Required task
Starting at the line that contains "depsgraph = bpy.context.evaluated_depsgraph_get()" and stopping at the line that contains "point = shown.matrix_world", repeat every line exactly, the two end lines included, and nothing else.

Data shown
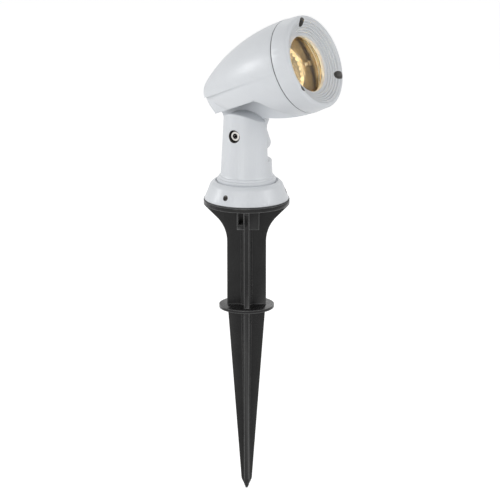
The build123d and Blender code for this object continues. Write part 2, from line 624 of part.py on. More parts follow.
nut_pocket = RegularPolygon(NUT_AF / 2 + 0.15, 6, major_radius=False)
head_body = head_body - rod_y(KNUCKLE_CUP_R, 0, HALF_GAP + KNUCKLE_CUP_DEPTH)
head_body = head_body - rod_y(BOLT_R + RUNNING_GAP, 0, 30)
head_body = head_body - Pos(0, POCKET_Y, 0) * Rot(-90, 0, 0) * extrude(nut_pocket, 30)
cross_x = -LAP_CROSS_R * cos(radians(TILT))
cross_z = LAP_CROSS_R * sin(radians(TILT))
head_route = [
    (cross_x, HALF_GAP + 0.1, cross_z), (cross_x, 6.0, cross_z), (-7.0, 6.0, 13.0),
    (-15.0, 4.0, 34.0), (-17.0, 0, AXIS_RISE), (holder_back, 0, AXIS_RISE),
]
head_radii = [4.0, 9.0, 9.0, 5.0]
head_body = head_body - lead(head_route, head_radii, WIRE_BORE_R)
keep("head_housing", in_head(head_body))
keep("head_lead", in_head(lead(head_route, head_radii, LEAD_R)))

washer = rod_y(NUT_AF / 2 - 0.05, POCKET_Y, POCKET_Y + WASHER_T)
keep("knuckle_washer", in_head(washer - rod_y(BOLT_R + 0.1, 0, 30)))
nut_hex = RegularPolygon(NUT_AF / 2, 6, major_radius=False)
nut_y = POCKET_Y + WASHER_T
knuckle_nut = Pos(0, nut_y, 0) * Rot(-90, 0, 0) * extrude(nut_hex, NUT_H)
keep("knuckle_nut", in_head(knuckle_nut - rod_y(BOLT_R + RUNNING_GAP, 0, 30)))

# ---- bezel, glass and seals ----------------------------------------------------------------
lip_x = BEZEL_X + LIP_X
edge_x = BEZEL_X + BEZEL_DEPTH
edge_run = edge_x - lip_x
edge_rise = BEZEL_FRONT_R - WINDOW_R
reach = sqrt(edge_run**2 + edge_rise**2 - BEZEL_EDGE_R**2)
dish_angle = atan(edge_run / edge_rise) + atan(BEZEL_EDGE_R / reach)
dish_run = sin(dish_angle)
dish_rise = cos(dish_angle)
dish_end = (lip_x + reach * dish_run, WINDOW_R + reach * dish_rise)
side_angle = atan((HEAD_R - BEZEL_FRONT_R - BEZEL_EDGE_R) / BEZEL_DEPTH)
edge_top = (edge_x + BEZEL_EDGE_R * sin(side_angle), BEZEL_FRONT_R + BEZEL_EDGE_R * cos(side_angle))
edge_mid_turn = (side_angle + radians(90) - dish_angle) / 2 + 0.35
edge_mid = (
    edge_x + BEZEL_EDGE_R * sin(edge_mid_turn), BEZEL_FRONT_R + BEZEL_EDGE_R * cos(edge_mid_turn)
)
hub_x = BEZEL_X - HUB_BACK
seat_x = lip_x - LIP_T
with BuildSketch() as bezel_outline:
    with BuildLine():
        Polyline((BEZEL_X, HEAD_R - 0.1), edge_top)
        ThreePointArc(edge_top, edge_mid, dish_end)
        Polyline(
            dish_end, (lip_x, WINDOW_R), (seat_x, WINDOW_R), (seat_x, SEAT_R), (hub_x, SEAT_R),
            (hub_x, HUB_R), (BEZEL_X, HUB_R), (BEZEL_X, HEAD_R - 0.1),
        )
    make_face()
bezel = revolve(bezel_outline.sketch, Axis.X)
ripple_pitch = (reach - 3.0) / RIPPLES
for i in range(RIPPLES):
    along = 1.6 + (i + 0.5) * ripple_pitch
    ripple_x = lip_x + along * dish_run
    ripple_r = WINDOW_R + along * dish_rise
    bezel = bezel - turned_x(
        (ripple_x - 0.6 * dish_run + 0.5 * dish_rise, ripple_r - 0.6 * dish_rise - 0.5 * dish_run),
        (ripple_x - RIPPLE_DEPTH * dish_rise, ripple_r + RIPPLE_DEPTH * dish_run),
        (ripple_x + 0.6 * dish_run + 0.5 * dish_rise, ripple_r + 0.6 * dish_rise - 0.5 * dish_run),
    )
ring_slot_x = seat_x - 4.9
ring_slot_w = 1.3
bezel = bezel - turned_x(
    (ring_slot_x, SEAT_R - 1), (ring_slot_x, SEAT_R + 1.1),
    (ring_slot_x + ring_slot_w, SEAT_R + 1.1), (ring_slot_x + ring_slot_w, SEAT_R - 1),
)
screw_seat = BEZEL_X + SCREW_SEAT_X
screw_way = rod_x(SCREW_CBORE_R, screw_seat, screw_seat + 20) + rod_x(SCREW_R + 0.25, 60, 120)
for turn in thirds:
    bezel = bezel - turn * (Pos(0, 0, SCREW_CIRCLE_R) * screw_way)
keep("front_bezel", on_axis(bezel))

bezel_screws = []
for turn in thirds:
    screw = rod_x(SCREW_R, screw_seat - SCREW_L, screw_seat + 0.5)
    screw_head = rod_x(SCREW_HEAD_R, screw_seat, screw_seat + SCREW_HEAD_H)
    head_rim = screw_head.edges().filter_by(GeomType.CIRCLE).sort_by(Axis.X)[-1:]
    screw_head = fillet(head_rim, 0.4)
    key_top = screw_seat + SCREW_HEAD_H
    screw = screw + screw_head - hexagon_x(SCREW_SOCKET_AF, key_top - 2.4, key_top + 1)
    bezel_screws.append(on_axis(turn * (Pos(0, 0, SCREW_CIRCLE_R) * screw)))
keep("bezel_screws", bezel_screws)

seal_in = HEAD_R - WALL + 0.1
bezel_seal = turned_x((SEAM_X, seal_in), (SEAM_X, HEAD_R - 0.5), (BEZEL_X, HEAD_R - 0.5),
                      (BEZEL_X, seal_in))
keep("bezel_seal", on_axis(bezel_seal))

gasket_t = 0.6
glass_x = seat_x - gasket_t - GLASS_T
gasket_back = glass_x - gasket_t
keep("front_glass", on_axis(rod_x(GLASS_R, glass_x, glass_x + GLASS_T)))
gasket_in = WINDOW_R + 1.6
glass_gasket = turned_x(
    (seat_x, gasket_in), (seat_x, SEAT_R - 0.05), (gasket_back, SEAT_R - 0.05),
    (gasket_back, gasket_in), (glass_x, gasket_in), (glass_x, GLASS_R + 0.02),
    (glass_x + GLASS_T, GLASS_R + 0.02), (glass_x + GLASS_T, gasket_in),
)
keep("glass_gasket", on_axis(glass_gasket))
snap_ring = turned_x(
    (ring_slot_x + 0.05, gasket_in + 0.4), (ring_slot_x + 0.05, SEAT_R + 1.0),
    (gasket_back, SEAT_R + 1.0), (gasket_back, gasket_in + 0.4),
)
snap_gap = block(60, 100, -2.2, 2.2, -50, 0)
keep("glass_snap_ring", on_axis(snap_ring - snap_gap))

# ---- lamp carrier and light sleeve ---------------------------------------------------------
sleeve_front = hub_x
sleeve = turned_x(
    (carrier_x, SLEEVE_R - SLEEVE_T), (carrier_x, SLEEVE_R), (sleeve_front, SLEEVE_R),
    (sleeve_front, SLEEVE_R - SLEEVE_T),
)
keep("light_sleeve", on_axis(sleeve))

carrier = rod_x(SLEEVE_R, carrier_back, carrier_x)
carrier = carrier - rod_x(CARRIER_HOLE_R, 0, 100)
for turn in arm_turns:
    carrier = carrier + turn * block(carrier_back, carrier_x, -4, 4, 30, ARM_R)
carrier_screw_spots = [Rot(90 + 120 * i, 0, 0) for i in range(3)]
for turn in carrier_screw_spots:
    carrier = carrier - turn * rod_x(1.6, 60, 80, 0, -CARRIER_SCREW_CIRCLE)
keep("lamp_carrier", on_axis(carrier))

carrier_screw_list = []
for turn in carrier_screw_spots:
    upright = pan_screw(5.0)
    lying = Pos(carrier_x, 0, -CARRIER_SCREW_CIRCLE) * Rot(0, 90, 0) * upright
    carrier_screw_list.append(on_axis(turn * (Pos(0.9, 0, 0) * lying)))
keep("lamp_clip_screws", carrier_screw_list)

clip_ring = turned_x(
    (LAMP_FACE_X, LAMP_R - 1.2), (LAMP_FACE_X + 0.9, LAMP_R - 1.2),
    (LAMP_FACE_X + 0.9, LAMP_R + 1.2), (carrier_x + 0.9, LAMP_R + 1.8),
    (carrier_x + 0.9, SLEEVE_R - SLEEVE_T - 0.2), (carrier_x, SLEEVE_R - SLEEVE_T - 0.2),
    (carrier_x, LAMP_R + 0.9), (LAMP_FACE_X, LAMP_R + 0.3),
)
for turn in carrier_screw_spots:
    clip_ring = clip_ring - turn * rod_x(1.6, 60, 80, 0, -CARRIER_SCREW_CIRCLE)
keep("lamp_retaining_ring", on_axis(clip_ring))

# ---- lamp, GU10 form --------------------------------------------------------------------
neck_x = LAMP_FACE_X - LAMP_L + 14.0
bowl_curve = [(carrier_back - 0.4, CARRIER_HOLE_R - 0.5), (60.0, 21.2), (50.0, 16.6)]
neck_r = 11.0
bowl = turned_x(
    (LAMP_FACE_X, LAMP_R), (carrier_x, LAMP_R), (carrier_x, CARRIER_HOLE_R - 0.2), *bowl_curve,
    (neck_x + 8, neck_r + 0.6), (neck_x + 8, 6.0), (neck_x + 10, neck_r - 2.0),
    (50.0 + 1.2, 16.6 - LAMP_WALL), (60.0 + 0.9, 21.2 - LAMP_WALL),
    (carrier_x + 1.0, LAMP_R - LAMP_WALL), (LAMP_FACE_X, LAMP_R - LAMP_WALL),
)
keep("lamp_reflector", on_axis(bowl))
lens_t = 1.4
lens_r = LAMP_R - LAMP_WALL - 0.05
keep("lamp_lens", on_axis(rod_x(lens_r, LAMP_FACE_X - lens_t, LAMP_FACE_X)))
emitter = rod_x(5.0, neck_x + 8.05, neck_x + 11.0)
keep("lamp_emitter", on_axis(emitter))
lamp_base = turned_x(
    (base_back, 0), (base_back, 9.0), (neck_x - 4, 9.0), (neck_x, neck_r),
    (neck_x + 8, neck_r + 0.6), (neck_x + 8, 0),
)
base_rim = lamp_base.edges().filter_by(GeomType.CIRCLE).sort_by(Axis.X)[:1]
lamp_base = fillet(base_rim, 1.0)
keep("lamp_base", on_axis(lamp_base))

pins = []
for side in (-1, 1):
    pin = rod_x(PIN_R, base_back - 4.0, base_back, side * PIN_SPREAD)
    pin = pin + rod_x(2.4, base_back - 6.2, base_back - 4.0, side * PIN_SPREAD)
    pins.append(on_axis(pin))
keep("lamp_pins", pins)

holder = rod_x(HOLDER_R, holder_back, holder_front)
holder = holder - rod_x(3.0, holder_back - 1, holder_back + 9)
for side in (-1, 1):
    holder = holder - rod_x(2.7, holder_front - 7.2, holder_front + 1, side * PIN_SPREAD)
keep("lampholder", on_axis(holder))

bracket = block(bracket_x, holder_back, -BRACKET_HALF - 3.4, BRACKET_HALF + 3.4, -5, 5)
bracket = bracket - rod_x(3.2, -40, 40)
for side in (-1, 1):
    bracket = bracket - rod_x(1.6, -40, 40, side * BRACKET_HALF)
keep("holder_bracket", on_axis(bracket))
bracket_screw_list = []
for side in (-1, 1):
    lying = Pos(holder_back, side * BRACKET_HALF, 0) * Rot(0, 90, 0) * pan_screw(7.0)
    bracket_screw_list.append(on_axis(lying))
keep("bracket_screws", bracket_screw_list)

for name, shape in parts.items():
    print(name, round(shape.volume), len(shape.solids()))

os.makedirs("parts", exist_ok=True)
for name, shape in parts.items():
    export_step(shape, f"parts/{name}.step")
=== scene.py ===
"""Garden spotlight on a ground spike: finishes, rounded castings and the lit lamp."""
import json
from math import cos, pi, radians, sin

import bmesh
import bpy
import numpy as np
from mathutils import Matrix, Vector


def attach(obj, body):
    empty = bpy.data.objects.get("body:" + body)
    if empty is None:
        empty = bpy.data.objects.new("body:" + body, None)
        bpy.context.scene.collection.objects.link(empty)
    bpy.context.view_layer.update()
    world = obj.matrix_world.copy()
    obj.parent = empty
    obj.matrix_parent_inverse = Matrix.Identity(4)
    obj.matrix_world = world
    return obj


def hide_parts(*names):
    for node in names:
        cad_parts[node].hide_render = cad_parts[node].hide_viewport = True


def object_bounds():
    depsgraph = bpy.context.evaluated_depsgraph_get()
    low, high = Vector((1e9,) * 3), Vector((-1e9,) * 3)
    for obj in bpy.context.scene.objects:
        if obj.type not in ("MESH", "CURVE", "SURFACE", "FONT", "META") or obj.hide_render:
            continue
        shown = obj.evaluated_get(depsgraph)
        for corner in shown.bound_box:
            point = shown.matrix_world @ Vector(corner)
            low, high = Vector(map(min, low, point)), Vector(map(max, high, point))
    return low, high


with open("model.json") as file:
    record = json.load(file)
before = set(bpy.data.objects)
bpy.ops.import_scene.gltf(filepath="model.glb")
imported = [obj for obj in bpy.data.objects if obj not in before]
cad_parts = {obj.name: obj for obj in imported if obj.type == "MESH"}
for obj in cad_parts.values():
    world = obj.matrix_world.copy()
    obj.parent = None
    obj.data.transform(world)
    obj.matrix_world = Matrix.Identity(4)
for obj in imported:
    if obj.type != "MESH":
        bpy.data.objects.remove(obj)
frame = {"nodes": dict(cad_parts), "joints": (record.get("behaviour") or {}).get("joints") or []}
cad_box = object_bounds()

nodes = frame["nodes"]
tilt_pivot = next(joint for joint in frame["joints"] if joint["name"] == "tilt")["pos_m"]

# ---- camera -------------------------------------------------------------------------------
# A long lens 2.7 m away, turned 32 degrees round from the tilt bolt's side towards the
# lamp's aim, and looking 15 degrees down.
view_turn = radians(32.0)
view_drop = radians(15.0)
camera_data = bpy.data.cameras.new("camera")
camera_data.sensor_width = 36.0
camera_data.lens = 201.2
camera = bpy.data.objects.new("camera", camera_data)
bpy.context.scene.collection.objects.link(camera)
camera_away = 2.7
camera_aside = 0.0034
camera_height = 0.782
camera.location = (
    camera_away * sin(view_turn) + camera_aside * cos(view_turn),
    -camera_away * cos(view_turn) + camera_aside * sin(view_turn),
    camera_height,
)
camera.rotation_euler = (pi / 2 - view_drop, 0, view_turn)
bpy.context.scene.camera = camera
bpy.context.scene.view_settings.view_transform = "Standard"


# ---- ground spike -------------------------------------------------------------------------
# One black glass-filled nylon moulding: four tapered ribs on a round core, a stop flange,
# gussets under a round plate, and the cable well. Its corners have small moulded radii.
def add(tree, kind, **settings):
    """A new node of one kind, with its properties and its plain input values set."""
    node = tree.nodes.new(kind)
    for name, value in settings.items():
        if name in node.inputs:
            node.inputs[name].default_value = value
        else:
            setattr(node, name, value)
    return node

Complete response
    depsgraph = bpy.context.evaluated_depsgraph_get()
    low, high = Vector((1e9,) * 3), Vector((-1e9,) * 3)
    for obj in bpy.context.scene.objects:
        if obj.type not in ("MESH", "CURVE", "SURFACE", "FONT", "META") or obj.hide_render:
            continue
        shown = obj.evaluated_get(depsgraph)
        for corner in shown.bound_box:
            point = shown.matrix_world @ Vector(corner)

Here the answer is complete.